- [What the task asks] Output exactly the lines from the first one down to the line containing "(0.1, 0.02 *", inclusive.

- - - -

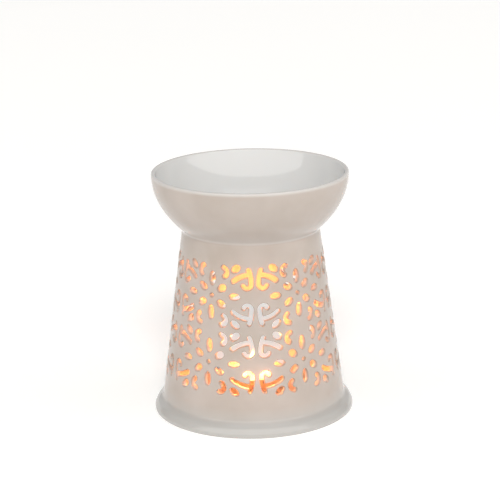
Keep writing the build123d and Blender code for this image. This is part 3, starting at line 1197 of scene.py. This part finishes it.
def addBoards(l):
    # Low boards at both sides and in front, which light the crease under the bowl
    for (x, y), radiance in zip(l["places"], l["radiance"]):
        place = Vector((x, y, l["size"][1] / 2))
        board = addPanel("lowBoard", {**l, "radiance": radiance}, l["size"], place, Vector((-x, -y, 0)))
        board.visible_glossy = False


def addRoom(l):
    # White walls, brighter on the camera's side
    world = bpy.data.worlds.new("whiteRoom")
    tree = emptyTree(world)
    way = addNode(tree, "ShaderNodeTexCoord").outputs["Generated"]
    parts = addNode(tree, "ShaderNodeSeparateXYZ", {"Vector": way}).outputs
    share = rangeOf(tree, parts["Y"], (l["front"], l["back"]), (-1, 1))
    wall = addNode(tree, "ShaderNodeBackground", {"Color": (1, 1, 1, 1), "Strength": share})
    addNode(tree, "ShaderNodeOutputWorld", {"Surface": wall.outputs[0]})
    scene.world = world


addFlameLight(lights["flame"], flameMiddle)
addKey(lights["key"])
addWindows(lights["windows"])
addBoards(lights["boards"])
for name in ("overhead", "backdrop"):
    l = lights[name]
    addPanel(name + "Shine", l, l["size"], Vector(l["place"]), Vector(l["facing"])).visible_diffuse = False
addRoom(lights["room"])
scene.view_settings.view_transform = "Standard"

# Matt white paper, slightly lit by itself so that it stays white round the foot
paper = {"colour": "fbfbfa", "grain": 0.6 * mm, "bump": (0.1, 0.02 * mm), "half": 3.0, "lift": 0.17}


def makeFloor(p):
    corners = [(x * p["half"], y * p["half"], 0) for x, y in ((-1, -1), (1, -1), (1, 1), (-1, 1))]
    floor = meshObject("paperFloor", corners, [(0, 1, 2, 3)])
    material, tree, place = newMaterial("mattWhitePaper")
    floor.data.materials.append(endMaterial(material, {
        "Base Color": hexColour(p["colour"]), "Roughness": 0.95, "Specular IOR Level": 0.1,
        "Normal": bumpOf(tree, noiseOf(tree, place, p["grain"], 1.0), p["bump"]),
        "Emission Color": (1, 1, 1, 1), "Emission Strength": p["lift"],
    }))


makeFloor(paper)
print("lights and floor set")

# Bloom round the lit openings, as a lens gives it
bloom = {"glare_type": "BLOOM", "quality": "HIGH", "Threshold": 1.15, "Strength": 0.5, "Size": 0.4}


def addBloom(b):
    tree = emptyTree(scene)
    picture = addNode(tree, "CompositorNodeRLayers").outputs["Image"]
    glare = addNode(tree, "CompositorNodeGlare", {"Image": picture, **b})
    addNode(tree, "CompositorNodeComposite", {"Image": glare.outputs["Image"]})


addBloom(bloom)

- - - -

- [Response to the task]
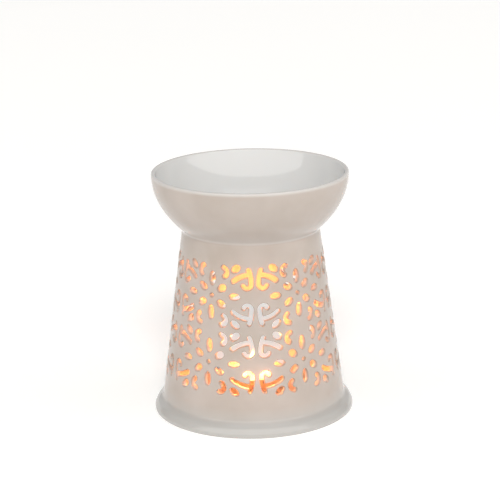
Keep writing the build123d and Blender code for this image. This is part 3, starting at line 1197 of scene.py. This part finishes it.
def addBoards(l):
    # Low boards at both sides and in front, which light the crease under the bowl
    for (x, y), radiance in zip(l["places"], l["radiance"]):
        place = Vector((x, y, l["size"][1] / 2))
        board = addPanel("lowBoard", {**l, "radiance": radiance}, l["size"], place, Vector((-x, -y, 0)))
        board.visible_glossy = False


def addRoom(l):
    # White walls, brighter on the camera's side
    world = bpy.data.worlds.new("whiteRoom")
    tree = emptyTree(world)
    way = addNode(tree, "ShaderNodeTexCoord").outputs["Generated"]
    parts = addNode(tree, "ShaderNodeSeparateXYZ", {"Vector": way}).outputs
    share = rangeOf(tree, parts["Y"], (l["front"], l["back"]), (-1, 1))
    wall = addNode(tree, "ShaderNodeBackground", {"Color": (1, 1, 1, 1), "Strength": share})
    addNode(tree, "ShaderNodeOutputWorld", {"Surface": wall.outputs[0]})
    scene.world = world


addFlameLight(lights["flame"], flameMiddle)
addKey(lights["key"])
addWindows(lights["windows"])
addBoards(lights["boards"])
for name in ("overhead", "backdrop"):
    l = lights[name]
    addPanel(name + "Shine", l, l["size"], Vector(l["place"]), Vector(l["facing"])).visible_diffuse = False
addRoom(lights["room"])
scene.view_settings.view_transform = "Standard"

# Matt white paper, slightly lit by itself so that it stays white round the foot
paper = {"colour": "fbfbfa", "grain": 0.6 * mm, "bump": (0.1, 0.02 * mm), "half": 3.0, "lift": 0.17}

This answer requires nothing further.